The Heritage Corner, Springhill Record

March 7th, 2012

Springhill Businessmen

Springhill Record – Oct. 31, 1930 Businessmen in Springhill

Dry Cleaning Business Fills Great Need

    It was on August 1st that Mr. O. F. Nelson returning from the States opened up a Dry Cleaning Business in Springhill.  Today Mr. Nelson is more than pleased with his venture.  Opening up in August at the home  of Mr. Harry Green, Upper Victoria Street, the business soon demanded a more central location and is now located on Elm Street, where a new addition is being made to the home to accommodate the growing business.  In the spring the owner plans to add a new steam press and other up-to-date equipment when he will be able to compete with any other dry cleaning plants in the cities.  Mr. Nelson learned the business while in the States where he worked with reliable houses for four years.  Another reason he hopes to have a more up to date delivery service.  He has recently appointed the Fashion Shoppe as downtown agents for the convenience of his customers.
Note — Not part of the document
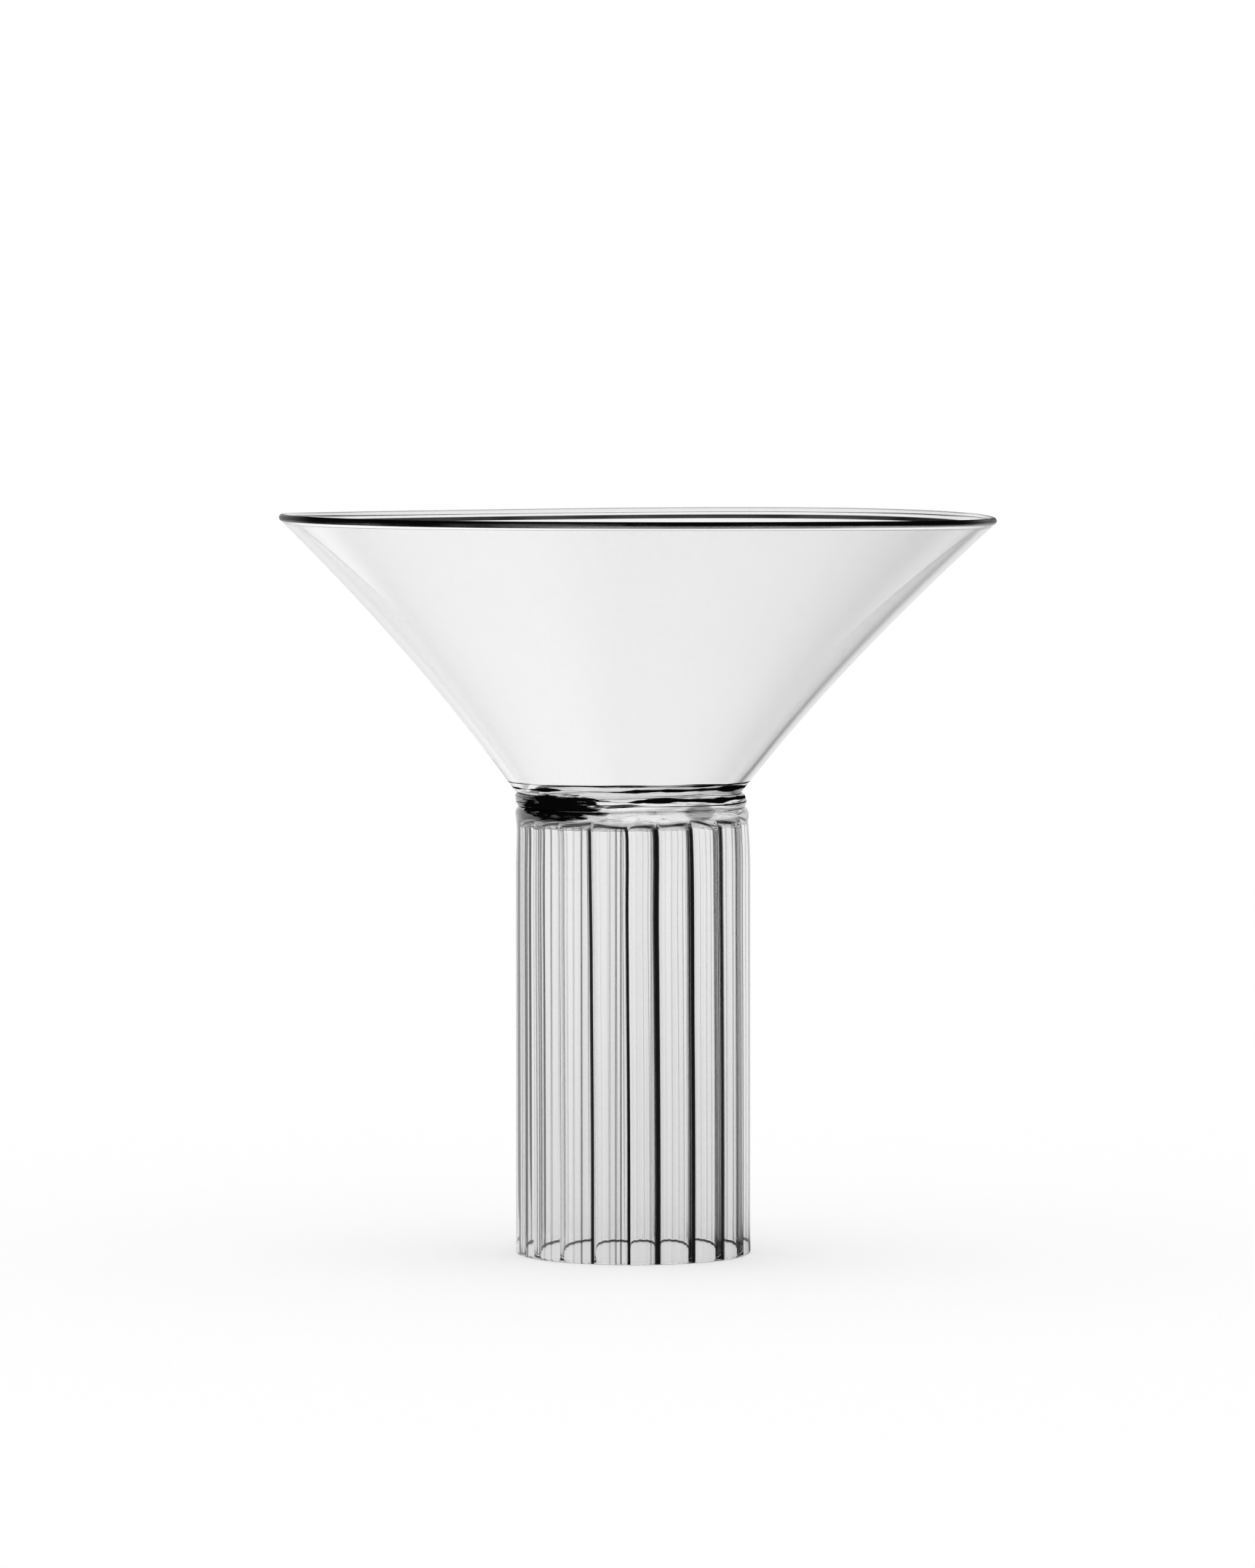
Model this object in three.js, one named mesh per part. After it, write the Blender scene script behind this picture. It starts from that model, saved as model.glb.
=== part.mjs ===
// Cocktail glass in clear borosilicate glass, made at the lamp: a wide cone-shaped bowl stands on a
// hollow stem cut from fluted tubing. The stem's top is melted shut into a shoulder, its foot is open,
// and a collar of melted glass joins the shoulder to the underside of the bowl.
// Lengths are in millimetres and +Z is up. The origin is the centre of the foot, on the table.
import * as THREE from "three";

// Stem: tubing that is round outside, with flutes inside that meet in sharp ridges
const stemRadius = 18;
const stemHeight = 68.6;
const fluteWall = 1.6; // glass left behind the middle of a flute
const ridgeHeight = 1.5; // how far a ridge stands out of the flutes beside it
const fluteCount = 18;
const roofThickness = 2.2; // the melted end over the hollow
const vaultHeight = 1.8; // the flutes die out over this height below the roof
const shoulderHeight = 1.4; // the stem's rounded upper edge
const footRound = 0.35; // the flame-polished edge that the glass stands on

// Collar: the melted joint between stem and bowl
const neckInset = 1; // the collar's ends lie this far inside the stem's outside
const collarHeight = 2.2;
const collarBulge = 0.3; // its middle stands out past its ends

// Bowl: a thin cone with a flat floor and a rounded bead for a rim
const bowlHeight = 42.6;
const rimRadius = 55; // outside, over the bead
const bowlWall = 1;
const floorThickness = 1.5;
const sideBow = 1.6; // how far the side runs inside a straight cone at mid height
const beadRadius = 0.55;
const floorFillet = 1.2; // inside, where the side meets the floor
const cornerRound = 0.5; // outside, under the same corner

// How finely round shapes are cut
const stepsPerFlute = 8;
const turnSteps = 96;
const sideSteps = 9;
const roundSteps = 4;
const beadSteps = 10;

const neckRadius = stemRadius - neckInset;

function clearGlass(name, color) {
  return new THREE.MeshStandardMaterial({ name, color, roughness: 0.05, metalness: 0, transparent: true, opacity: 0.4 });
}

// Points on an arc about (x, y), from one angle to another in radians, both ends included
function arc(x, y, radius, from, to, steps) {
  return Array.from({ length: steps + 1 }, (_, i) => {
    const angle = from + ((to - from) * i) / steps;
    return new THREE.Vector2(x + radius * Math.cos(angle), y + radius * Math.sin(angle));
  });
}

// Turns an outline of (radius, height) points, both ends on the axis, about Z
function turned(outline) {
  return new THREE.LatheGeometry(outline, turnSteps).rotateX(Math.PI / 2);
}

// Skins a stack of rings into one closed body. A ring has a height, and a radius for each step
// round it; a flat fan about the axis closes the first ring and the last.
function skinned(rings, count) {
  const positions = [];
  const faces = [];
  const turn = (2 * Math.PI) / count;
  for (const ring of rings) {
    for (let i = 0; i < count; i++) {
      const radius = ring.radius(i);
      positions.push(radius * Math.cos(i * turn), radius * Math.sin(i * turn), ring.height);
    }
  }
  const firstPole = positions.length / 3;
  const lastPole = firstPole + 1;
  positions.push(0, 0, rings[0].height);
  positions.push(0, 0, rings[rings.length - 1].height);
  for (let i = 0; i < count; i++) {
    const next = (i + 1) % count;
    const last = (rings.length - 1) * count;
    faces.push(firstPole, next, i, lastPole, last + i, last + next);
    for (let low = 0; low < last; low += count) {
      const high = low + count;
      faces.push(low + i, low + next, high + next, low + i, high + next, high + i);
    }
  }
  const geometry = new THREE.BufferGeometry();
  geometry.setAttribute("position", new THREE.Float32BufferAttribute(positions, 3));
  geometry.setIndex(faces);
  geometry.computeVertexNormals();
  return geometry;
}

// The fluted wall inside the stem, in section: each flute is an arc of a circle whose centre lies off
// the axis, and neighbouring arcs cross at the ridges.
const flutedRadius = stemRadius - fluteWall;
const ridgeRadius = flutedRadius - ridgeHeight;
const halfFlute = Math.PI / fluteCount;
const fluteCentre =
  (flutedRadius ** 2 - ridgeRadius ** 2) / (2 * (flutedRadius - ridgeRadius * Math.cos(halfFlute)));
const fluteArc = flutedRadius - fluteCentre;

function flutedWall(step) {
  const share = (step % stepsPerFlute) / stepsPerFlute;
  const angle = (2 * share - 1) * halfFlute;
  return fluteCentre * Math.cos(angle) + Math.sqrt(fluteArc ** 2 - (fluteCentre * Math.sin(angle)) ** 2);
}

function makeStem() {
  const roof = stemHeight - roofThickness;
  const roofRadius = ridgeRadius - vaultHeight;
  const rings = [];
  // The hollow, from the flat of its roof out and down in a quarter ellipse to the fluted wall
  for (let i = 0; i <= roundSteps; i++) {
    const angle = (Math.PI / 2) * (i / roundSteps);
    rings.push({
      height: roof - vaultHeight * (1 - Math.cos(angle)),
      radius: (step) => roofRadius + (flutedWall(step) - roofRadius) * Math.sin(angle),
    });
  }
  rings.push({ height: 0, radius: flutedWall });
  // The foot's face and its rounded outer edge
  for (const p of arc(stemRadius - footRound, footRound, footRound, -Math.PI / 2, 0, roundSteps)) {
    rings.push({ height: p.y, radius: () => p.x });
  }
  // The shoulder, from the round side in to the neck
  for (let i = 0; i <= roundSteps; i++) {
    const angle = (Math.PI / 2) * (i / roundSteps);
    const radius = neckRadius + neckInset * Math.cos(angle);
    rings.push({ height: stemHeight - shoulderHeight * (1 - Math.sin(angle)), radius: () => radius });
  }
  return new THREE.Mesh(skinned(rings, fluteCount * stepsPerFlute), clearGlass("stem_glass", 0xdfe3e3));
}

// A solid disc of melted glass, drawn from its own underside up, with a round bulging edge
function makeCollar() {
  const outline = [new THREE.Vector2(0, 0)];
  for (let i = 0; i <= 2 * roundSteps; i++) {
    const share = i / (2 * roundSteps);
    outline.push(new THREE.Vector2(neckRadius + collarBulge * Math.sin(Math.PI * share), collarHeight * share));
  }
  outline.push(new THREE.Vector2(0, collarHeight));
  return new THREE.Mesh(turned(outline), clearGlass("collar_glass", 0xd9dddd));
}

// The middle line of the bowl's wall, at heights above the bowl's underside. It starts over the
// rounded corner at the edge of the floor, ends at the centre of the rim bead, and bows inwards.
const beadCentre = new THREE.Vector2(rimRadius - beadRadius, bowlHeight - beadRadius);
const footLean = Math.atan((beadCentre.x - neckRadius - 4 * sideBow) / (beadCentre.y - cornerRound));
const sideStart = new THREE.Vector2(
  neckRadius + (cornerRound - bowlWall / 2) * Math.cos(footLean),
  cornerRound - (cornerRound - bowlWall / 2) * Math.sin(footLean),
);
const sideSpan = beadCentre.clone().sub(sideStart);

// The wall's lean from upright at a height, and the radius of its inner (-1) or outer (1) face
function leanAt(height) {
  const share = (height - sideStart.y) / sideSpan.y;
  return Math.atan((sideSpan.x - 4 * sideBow * (1 - 2 * share)) / sideSpan.y);
}

function wallFace(height, side) {
  const share = (height - sideStart.y) / sideSpan.y;
  const middle = sideStart.x + sideSpan.x * share - 4 * sideBow * share * (1 - share);
  return middle + (side * bowlWall) / 2 / Math.cos(leanAt(height));
}

// Points up or down one face of the wall, without the two ends
function wallPoints(from, to, side) {
  return Array.from({ length: sideSteps - 1 }, (_, i) => {
    const height = from + ((to - from) * (i + 1)) / sideSteps;
    return new THREE.Vector2(wallFace(height, side), height);
  });
}

function makeBowl() {
  const corner = arc(neckRadius, cornerRound, cornerRound, -Math.PI / 2, -footLean, roundSteps);
  // The bead is the part of a circle that stands clear of the wall's end
  const rimLean = leanAt(beadCentre.y);
  const covered = Math.asin(bowlWall / 2 / beadRadius);
  const back = 1.5 * Math.PI - rimLean;
  const bead = arc(beadCentre.x, beadCentre.y, beadRadius, back + covered, back + 2 * Math.PI - covered, beadSteps);
  const filletLean = leanAt(floorThickness);
  const filletTop = floorThickness + floorFillet * (1 - Math.sin(filletLean));
  const filletCentre = wallFace(filletTop, -1) - floorFillet * Math.cos(filletLean);
  const fillet = arc(filletCentre, floorThickness + floorFillet, floorFillet, -filletLean, -Math.PI / 2, roundSteps);
  const outline = [
    new THREE.Vector2(0, 0),
    ...corner,
    ...wallPoints(corner[roundSteps].y, bead[0].y, 1),
    ...bead,
    ...wallPoints(bead[beadSteps].y, filletTop, -1),
    ...fillet,
    new THREE.Vector2(0, floorThickness),
  ];
  return new THREE.Mesh(turned(outline), clearGlass("bowl_glass", 0xe9eceb));
}

const cocktailGlass = new THREE.Group();

const stem = makeStem();
stem.name = "fluted_stem";
cocktailGlass.add(stem);

const collar = makeCollar();
collar.name = "fused_collar";
collar.position.z = stemHeight;
cocktailGlass.add(collar);

const bowl = makeBowl();
bowl.name = "bowl";
bowl.position.z = stemHeight + collarHeight;
cocktailGlass.add(bowl);

export default cocktailGlass;
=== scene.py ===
# A lampworked cocktail glass on a pale table, seen level with its rim against a white backdrop.
# Everything is in metres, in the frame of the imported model: +Z up, the foot's centre at the origin.
import math

import bpy
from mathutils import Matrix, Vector, noise


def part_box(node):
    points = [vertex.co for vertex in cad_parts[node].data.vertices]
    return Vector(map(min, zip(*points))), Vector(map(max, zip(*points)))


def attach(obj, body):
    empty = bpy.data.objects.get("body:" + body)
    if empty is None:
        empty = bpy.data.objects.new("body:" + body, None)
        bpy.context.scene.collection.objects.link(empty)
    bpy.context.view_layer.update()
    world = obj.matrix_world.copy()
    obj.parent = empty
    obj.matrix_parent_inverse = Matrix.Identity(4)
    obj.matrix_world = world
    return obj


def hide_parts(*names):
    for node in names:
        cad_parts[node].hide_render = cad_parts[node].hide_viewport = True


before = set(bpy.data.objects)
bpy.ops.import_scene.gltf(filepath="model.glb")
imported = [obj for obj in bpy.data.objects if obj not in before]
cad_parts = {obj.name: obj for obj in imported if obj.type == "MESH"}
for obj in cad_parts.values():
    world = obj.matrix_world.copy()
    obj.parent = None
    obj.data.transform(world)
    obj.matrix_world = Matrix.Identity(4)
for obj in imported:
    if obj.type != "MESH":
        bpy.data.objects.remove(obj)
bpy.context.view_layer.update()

MM = 0.001

# Camera. It looks across the glass from a little above the rim, through a long lens. The width of the
# stem in the photograph gives the scale, and the ellipses of the rim and the foot give the height.
photo_wide_px, photo_high_px = 1725, 2156
pixel = 0.1111 * MM         # what one pixel spans at the stem's axis
camera_away_px = 11767
camera_up_px = 1280         # above the foot
aim_down_px = 632           # how far the lens axis falls over that distance
stem_axis_px = 870.3        # column of the stem's axis in the photograph
stem_shift_mm = -0.5        # the stem stands this far off the rim's centre line, as hand work leaves it
stem_shift = stem_shift_mm * MM
sensor_width = 36
view_depth = 100

bpy.ops.object.camera_add(
    location=(
        (photo_wide_px / 2 - stem_axis_px) * pixel + stem_shift,
        -camera_away_px * pixel,
        camera_up_px * pixel,
    ),
    rotation=(math.pi / 2 - math.atan(aim_down_px / camera_away_px), 0, 0),
)
camera = bpy.context.object
camera.name = "camera"
camera.data.sensor_width = sensor_width
camera.data.lens = sensor_width * camera_away_px / photo_high_px
camera.data.clip_end = view_depth
bpy.context.scene.camera = camera
bpy.context.scene.view_settings.view_transform = "Standard"

# Fluted stem. Borosilicate tubing, round outside and drawn with hollow flutes inside that meet in
# ridges; it is cut off, its foot flame-polished, and its top melted shut into a lumpy roof.
stem_low, stem_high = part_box("fluted_stem")
bowl_low, bowl_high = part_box("bowl")
stem_radius = stem_high.x
stem_top = stem_high.z
neck_radius = stem_radius - 1 * MM
foot_round = 0.4 * MM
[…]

E. Hyatt came to Springhill in the year 1900 from River Phillip.  He worked in the coal mines for eight years and then opened a general store on Elgin Street, opposite the Royal Hotel, where T.B. Ryan is now located.  Following a disastrous fire which swept the building on July 24th, 1920, Mr. Hyatt moved up to his present location.  An interesting reminiscence of his career in Springhill is that of the evening of the fire.  He was burned out at 2 o’clock in the morning but opened for business in his new stand the following morning at 8 o’clock as usual.

D.M. Smith, Mayor of the town and proprietor of a large hardware store came to Springhill in 1884 with his parents Mr. And Mrs. H.J. Smith.  Mr. Smith senior purchased the hardware store in that lot next to the Strand Theatre which is now vacant.  It was operated at that time by Mills & Fraser.  His son took over the business before his father died and has operated it ever since.

D.M. Smith has taken a keen interest in civic affairs and in 1928 was elected Mayor of the town.  He has filled that office very ably and the tremendous progress the town has made in the past few years has been in no small measure due to his aggression.

LYMAN AUSTIN one of the town’s young business men, proprietor of the confectionary store opposite the Post Office is very well known to every household here through his agency of the famous Rawleigh Products, a line which he has handled for the past five years.  Mr. Austin opened his store when he first took over this agency, the quality of whose products, together with his courteous service, has proved very popular in Springhill.

James Hobin, Druggist, who has occupied the same stand in his 21 years of association with Springhill, came here in 1909 from Sydney.  He is a native of Halifax.  On his arrival here Mr. Hobin first accepted a position with Hugh Calkin.  He worked for Mr. Calkin for only one year before taking over the business himself.  He is very well known in the town.

H.S. Terris expresses himself as being highly optimistic regarding town matters.  His own business has quite doubled in bulk in the past two years.  He has high hopes for the future of Springhill, based on personal observation.  First of all there is the general atmosphere of confidence inspired by the outlook.  The Company is showing a confidence in planning large expansions and improvements of which a twenty year contract for electric power is but one.  Business is good.  People are buying property and improving premises even ordering bulbs and shrubbery for spring planting.  All signs, barring unforeseen circumstances point to better and a real town.

The Capital – Mr. A.J. Mason, manager of the Capital has added to the progress and pleasure of the town in no small way.  The people who once knew Mr. McNutt’s Opera House would fail to recognize the changes inside and out which have made the Capital Theatre a model picture house.  A run of first class silent pictures under Mr. Mason’s management was terminated by the installation of an expensive talking machine, one of the first in the Maritimes.  In a short time, Mr. Mason, after many tests and demonstrations, selected and installed and RCA Photophone system for which he holds a shield of merit, the first in Eastern Canada.  Mr. Mason brings a line of excellent talking pictures and is constantly in touch with new ideas, all of which adds to the general atmosphere of prosperity.

Morris Saffron came to Springhill in 1906 and started in business for himself in 1914 – a business which has shown a steady and sustained growth.  For some time, while looking about for a better accommodation for an enlarging stock, he was unable to display to advantage.  As an venture, he purchased the Y.M.C.A. building, intending to remodel it, but found that it would not be practicable, so disposed of it to the Orangemen.  Several months ago he moved across the street to the brick building (the original Academy of Music building, erected by Moses Jones) as Frank Davis vacated it, moving his variety stock across to his building now occupied as the “Selrite.”  It was rather a trying period for each as both buildings were under repair conditions.  However, he is nicely settled now and is better able to handle and display goods.  He has two floors of furniture; showing may choice and beautiful pieces, also other lines of house furnishings and men’s clothing.  Mr. Saffron, although not a native of our country, he is a good and public spirited citizen always ready to co-operate in any undertaking for the good of the town.